Of all the trees of Sherwood the most remarkable is the Greendale Oak. It stands almost unnoticed at the centre of Welbeck Park, half a mile to the South of Welbeck Abbey. Once probably the greatest tree of the Forest, the first Duke of Portland said that he could drive a carriage through it and in 1724 had an arch cut out of the trunk to prove his claim. The timber removed was made into a cabinet for the countess of Oxford three years later. It contains inlaid pictures of the tree and the Duke of Portland driving a carriage and six horses through the arch. The cabinet is still at Welbeck.
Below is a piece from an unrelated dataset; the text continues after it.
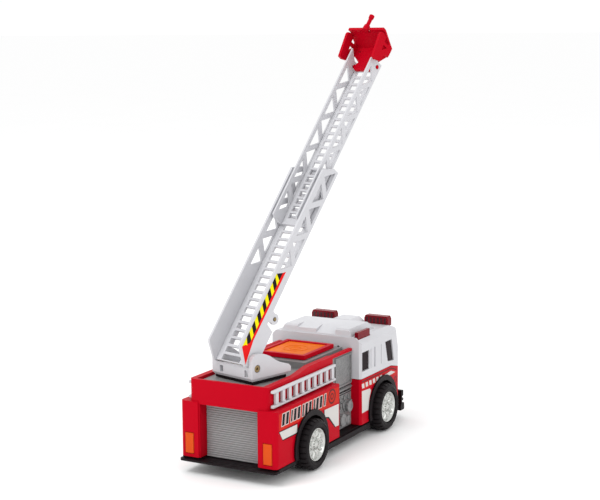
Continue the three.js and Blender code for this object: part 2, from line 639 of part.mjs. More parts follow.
// A brass rivet along X: a shank with a hollow head at each end.
function rivet(y, z, half, radius, headRadius) {
  const shank = rod("x", y, z, -half, half, radius);
  const heads = [
    rod("x", y, z, half - 0.5, half + 0.1, headRadius),
    rod("x", y, z, -half - 0.1, 0.5 - half, headRadius),
  ];
  const hollows = [
    rod("x", y, z, half - 1, half + 1, radius * 0.6, radius * 0.6, 12),
    rod("x", y, z, -half - 1, 1 - half, radius * 0.6, radius * 0.6, 12),
  ];
  return cut(joined([shank, ...heads]), hollows);
}

// The screw up the turntable's spigot, with its captive washer.
const tableScrew = () =>
  joined([
    rod("z", 0, 0, 40.6, 42.1, 7, 7, 24),
    rod("z", 0, 0, 39.5, 41, 2.6),
    rod("z", 0, 0, 41, 48.4, 1.2),
  ]);

// Ladder outlines are (along, out) pairs: distance up the ladder from its pin, and height above it.
// Up the ladder is -Y in its own frame, so that it lies forwards over the cab when it is down.
const alongLadder = (outline) => outline.map(([s, n]) => [-s, n]);
const ladderPlate = (outline, x0, x1) => prism(alongLadder(outline), "x", x0, x1);
const ladderBlock = (s0, s1, x0, x1, n0, n1) => block(x0, x1, -s1, -s0, n0, n1);
const sideWall = (outline, side, x, wall) =>
  side > 0 ? ladderPlate(outline, x - wall, x) : ladderPlate(outline, -x, wall - x);

const rungHoles = (first, last, half, n0, n1) => {
  const holes = [];
  for (let s = first; s <= last; s += RUNG_PITCH) {
    holes.push(ladderBlock(s - RUNG_OPENING / 2, s + RUNG_OPENING / 2, -half, half, n0 - 1, n1 + 1));
  }
  return holes;
};

// A zigzag of triangular windows: wide at the top rail at every pitch, and upside down between.
function trussHoles(first, last, n0, n1, half) {
  const holes = [];
  for (let s = first, up = true; s <= last; s += TRUSS_PITCH / 2, up = !up) {
    const [wide, narrow] = up ? [n1, n0] : [n0, n1];
    holes.push(ladderPlate([[s - half, wide], [s + half, wide], [s, narrow]], -20, 20));
  }
  return holes;
}

// The rung-pierced floor of a ladder section between its side walls.
const ladderFloor = ({ x, wall, low, floor, rungHalf }, s0, s1, firstRung, lastRung) => {
  const half = x - wall - SEAM;
  const holes = rungHoles(firstRung, lastRung, rungHalf, low, floor);
  return cut(ladderBlock(s0, s1, -half, half, low, floor), holes);
};

const lowerFloor = () => ladderFloor(LADDER, -1.2, LADDER.end, 0.9, 112);

function lowerWall(side) {
  const { x, wall, low, floor, top, end } = LADDER;
  const outline = [
    [-0.2, -1], [-0.2, 2.4], [-2.3, 5.8], [3.9, 14.4], [5.4, top], [end - 4.9, top], [end, 8.5],
    [end, low], [23.6, low], [22, -1.5], [0.4, -1.5],
  ];
  const [x0, x1] = side > 0 ? [x - wall, x] : [-x, wall - x];
  const pieces = [sideWall(outline, side, x, wall), rod("x", 0, 0, x0, x1, 2.2)];
  if (side < 0) {
    pieces.push(rod("x", -LUG.s, LUG.n, x0, x1, 3));
    pieces.push(ladderPlate([[25, 4.5], [31.4, 4.5], [30.9, 2], [25.5, 2]], x0, x1));
  }
  return cut(joined(pieces), [
    ...trussHoles(57.7, 110, floor + 0.3, 12.3, 6),
    rod("x", 0, 0, -20, 20, PIN_R + RUN),
    rod("x", -LUG.s, LUG.n, -20, 0, 1.2),
  ]);
}

const lugPin = () => rod("x", -LUG.s, LUG.n, -LADDER.x - 0.4, LADDER.wall - LADDER.x + 0.3, 0.9);

const extensionFloor = () =>
  ladderFloor(EXTENSION, EXTENSION.start, 180.6, 118.3 - 7 * RUNG_PITCH, 179.4);

// A side wall of the extension, with the runner that slides in the lower ladder.
function extensionWall(side) {
  const { x, wall, low, floor, top, start, end, runnerX } = EXTENSION;
  const outline = [[start, low], [185, low], [185.1, 10.2], [end, top], [start + 1.5, top], [start, 13.5]];
  const [x0, x1] = side > 0 ? [x - 0.5, runnerX] : [-runnerX, 0.5 - x];
  const runner = ladderBlock(start, start + 5.3, x0, x1, low, low + 3);
  return cut(sideWall(outline, side, x, wall).add(runner), [
    ...trussHoles(91.7, 176, floor + 0.05, 13.4, 6.3),
    rod("x", -BASKET.pivot, BASKET.pivotN, -20, 20, 1 + GAP, 1 + GAP, 20),
  ]);
}

function basket() {
  const { x, pivot, pivotN } = BASKET;
  const wall = [
    [182.3, 18.8], [182.2, 16.4], [183.7, 12.8], [188.3, 11.7], [189.1, 9.2], [190.4, 8.1],
    [195, 8.1], [195.9, 9.8], [198, 18.6], [197.4, 20.6], [196, 21],
  ];
  const windows = [
    [[194.4, 12.1], [196.6, 12.1], [198.2, 15.6], [194.4, 15.6]],
    [[192.6, 12.1], [192.6, 15.3], [189.3, 15]],
  ].map((outline) => ladderPlate(outline, -20, 20));
  const walls = sideWall(wall, 1, x, 1.6).add(sideWall(wall, -1, x, 1.6));
  const floor = ladderBlock(189.2, 195.3, 0.2 - x, x - 0.2, 8.1, 9.4);
  const farOutline = [[194.2, 8.1], [195.2, 8.1], [200.4, 18.4], [200.4, 20.6], [198.8, 20.6], [199, 18.6]];
  const far = ladderPlate(farOutline, 0.2 - x, x - 0.2);
  const tongueHalf = [
    [-pivot + 2.6, 5.6], [-pivot + 2, 7], [-pivot - 0.8, 7.2], [-pivot - 2.5, 5.7], [-189.5, 11.6],
  ];
  const tongueRight = tongueHalf.map(([y, u]) => [u, y]);
  const tongue = prism([...tongueRight, ...mirrorX(tongueRight)], "z", pivotN - 1, pivotN + 0.7);
  const trunnion = rod("x", -pivot, pivotN, -EXTENSION.x - 0.3, EXTENSION.x + 0.3, 1, 1, 20);
  const drains = [-8.6, 8.6].map((dx) => rod("z", dx, -191.8, 0, 30, 0.8, 0.8, 12));
  const cannonSeat = ladderBlock(198.2, 204, -2.5, 2.5, 18, 24);
  const pieces = [walls.subtract(joined(windows)), floor, far, tongue, trunnion];
  return cut(joined(pieces), [...drains, cannonSeat]);
}

function waterCannon() {
  const n = 20.5;
  const parts = [
    rod("y", 0, n, -201.8, -198.4, 2.1, 1.7, 16),
    rod("y", 0, n, -207, -201.6, 1.1, 1.1, 16),
    rod("y", 0, n, -208.6, -206.4, 1.4, 1.5, 16),
  ];
  return joined(parts).subtract(rod("y", 0, n, -210, -206, 0.6, 0.6, 12));
}

// ---------------------------------------------------------------- scene graph

const truck = new THREE.Group();

truck.add(mesh("chassis", chassis(), "black"));
truck.add(mesh("front_bumper", frontBumper(), "black"));
truck.add(mesh("rear_step", rearStep(), "black"));
truck.add(mesh("battery_cover", batteryCover(), "black"));
truck.add(mesh("battery_holder", batteryHolder(), "black"));
truck.add(mesh("speaker", speaker(), "black"));
for (let i = 0; i < 3; i++) truck.add(mesh(`battery_cell_${i + 1}`, batteryCell(i), "steel"));

truck.add(mesh("body_shell", bodyShell(), "red"));
truck.add(mesh("deck", deck(), "grey"));
truck.add(mesh("roller_shutter", rollerShutter(), "grey"));
truck.add(mesh("button_bezel", buttonBezel(), "red"));
truck.add(mesh("button_lens", buttonLens(), "orange"));
truck.add(mesh("button_spring", buttonSpring(), "steel"));
truck.add(mesh("circuit_board", circuitBoard(), "board"));
truck.add(mesh("tact_switch", tactSwitch(), "black"));
truck.add(mesh("light_diode", lightDiode(), "white"));

truck.add(mesh("cab_lower", cabLower(), "red"));
truck.add(mesh("cab_upper", cabUpper(), "white"));
truck.add(mesh("cab_windows", cabGlass(), "glass"));
truck.add(mesh("side_beacon", sideBeacon(), "lamp"));

for (const [hand, side] of SIDES) {
  truck.add(mesh(`rear_lamp_${hand}`, rearLamp(side), "orange"));
  truck.add(mesh(`side_ladder_${hand}`, sideLadder(side), "white"));
  truck.add(mesh(`pump_panel_${hand}`, pumpPanel(side), "grey"));
  truck.add(mesh(`front_beacon_${hand}`, frontBeacon(side), "lamp"));
  for (const [end, x, y] of SCREWS) {
    truck.add(mesh(`chassis_screw_${end}_${hand}`, screw(side * x, y), "steel"));
  }
}

for (const [end, y] of AXLES) {
  const axle = new THREE.Group();
  axle.position.set(0, y, AXLE_Z);
  axle.add(mesh(`${end}_axle`, rod("x", 0, 0, -AXLE_HALF, AXLE_HALF, AXLE_R), "steel"));
  for (const [hand, side] of SIDES) {
    axle.add(mesh(`${end}_tyre_${hand}`, turned(closed(tyreProfile), side), "rubber"));
    axle.add(mesh(`${end}_hub_${hand}`, turned(closed(hubProfile), side), "chrome"));
    truck.add(mesh(`${end}_arch_trim_${hand}`, archTrim(y, side), "black"));
  }
  truck.add(axle);
}

const table = new THREE.Group();
table.position.set(0, PIVOT_Y, 0);
table.rotation.z = YAW;
table.add(mesh("turntable", turntable(), "white"));
table.add(mesh("turntable_screw", tableScrew(), "steel"));
table.add(mesh("ladder_pin", rivet(PIN_BACK, PIN_Z, TABLE.x - 0.3, PIN_R, PIN_HEAD_R), "brass"));
truck.add(table);

const ladder = new THREE.Group();
ladder.position.set(0, PIN_BACK, PIN_Z);
ladder.rotation.x = -ELEVATION;
ladder.add(mesh("lower_ladder_floor", lowerFloor(), "white"));
ladder.add(mesh("lug_pin", lugPin(), "brass"));
ladder.add(mesh("extension_floor", extensionFloor(), "white"));
for (const [hand, side] of SIDES) {
  ladder.add(mesh(`lower_ladder_wall_${hand}`, lowerWall(side), "white"));
  ladder.add(mesh(`extension_wall_${hand}`, extensionWall(side), "white"));
}
ladder.add(mesh("basket", basket(), "red"));
ladder.add(mesh("water_cannon", waterCannon(), "red"));
table.add(ladder);

// The frame's origin is the centre of the footprint of the whole toy at rest, on the ground.
const bounds = new THREE.Box3().setFromObject(truck, true);
truck.position.set(-(bounds.min.x + bounds.max.x) / 2, -(bounds.min.y + bounds.max.y) / 2, 0);

export default new THREE.Group().add(truck);
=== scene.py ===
import json
import math

import bmesh
import bpy
from mathutils import Matrix, Vector


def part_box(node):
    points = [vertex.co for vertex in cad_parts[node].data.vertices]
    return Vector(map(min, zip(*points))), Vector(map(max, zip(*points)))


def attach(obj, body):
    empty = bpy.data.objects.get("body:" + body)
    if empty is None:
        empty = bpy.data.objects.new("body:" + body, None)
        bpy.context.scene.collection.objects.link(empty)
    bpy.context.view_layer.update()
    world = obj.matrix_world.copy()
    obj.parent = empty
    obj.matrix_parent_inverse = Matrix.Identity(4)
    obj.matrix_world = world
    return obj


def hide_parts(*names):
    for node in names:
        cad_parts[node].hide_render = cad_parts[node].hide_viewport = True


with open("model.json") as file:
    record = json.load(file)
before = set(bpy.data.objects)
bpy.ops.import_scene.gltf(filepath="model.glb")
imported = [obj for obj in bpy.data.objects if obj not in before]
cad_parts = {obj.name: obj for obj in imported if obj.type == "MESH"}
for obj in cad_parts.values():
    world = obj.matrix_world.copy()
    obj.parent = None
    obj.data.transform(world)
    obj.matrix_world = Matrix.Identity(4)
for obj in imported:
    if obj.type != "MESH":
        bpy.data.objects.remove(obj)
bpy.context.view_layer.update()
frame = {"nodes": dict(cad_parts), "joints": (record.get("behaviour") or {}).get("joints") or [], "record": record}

# ------------------------------------------------------------------ places, in millimetres

MM = 0.001
TAU = 2 * math.pi
JOINTS = {joint["name"]: joint for joint in frame["joints"]}
REAR_AXLE = Vector((0, 37, 13.8))  # in the truck's own centred frame
FRONT_AXLE = Vector((0, -50, 13.8))
SHIFT = Vector(JOINTS["rear_wheels_roll"]["pos_m"]) / MM - REAR_AXLE
PIN = Vector(JOINTS["ladder_raise"]["pos_m"]) / MM
ACROSS = Vector(JOINTS["ladder_raise"]["axis"])
ALONG = Vector(JOINTS["ladder_extend"]["axis"])
OUT = ALONG.cross(ACROSS)
SWIVEL = Vector(JOINTS["turntable_swivel"]["pos_m"]) / MM
BACK = Vector((0, 0, 1)).cross(ACROSS)
SIDES = (("left", 1), ("right", -1))

BODY_X = 29.1  # the side walls of the rear body and the cab
CAB_FRONT_Y = -75.9
CAB_REAR_Y = -22.9
LADDER_WALL_X = 12.1  # the outer faces of the lower ladder


def truck(x, y, z):
    """A point of the truck: x to its left, y to its rear, z up from the ground."""
    return (SHIFT + Vector((x, y, z))) * MM


def ladder(x, s, n):
    """A point of the ladder: x to its left, s up along it from its pin, n out of its open side."""
    return (PIN + ACROSS * x + ALONG * s + OUT * n) * MM


def table(x, y, z):
    """A point of the turntable: x to its left, y behind the swivel axis, z up from the ground."""
    return (Vector((SWIVEL.x, SWIVEL.y, 0)) + ACROSS * x + BACK * y + Vector((0, 0, z))) * MM


# ------------------------------------------------------------------ materials


# Sockets of a Mix node that mixes colours.
MIX_FACTOR = 0
MIX_FIRST = 6
MIX_SECOND = 7
MIX_RESULT = 2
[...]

Major Hayman Rooke considered the Greendale Oak "to be above seven hundred years old" in 1790, while in 1797 Throsby said "it is supposed to be upwards of 1,500 years old". In any event the tree never fully recovered from the removal of the archway and during the last century it was "planked diagonally and otherwise supported". Chains were later fitted to hold up its spreading branches, at that time still extending over a diameter of 45 feet

Today this former glorious giant is but a tumbled heap of seasoned timber, festooned still with old chains and wooden supports. Standing beside it, though, one can appreciate its monstrous proportions at its prime:
Whose head above his fellow of the grove
Doth tower, as these above the sward beneath.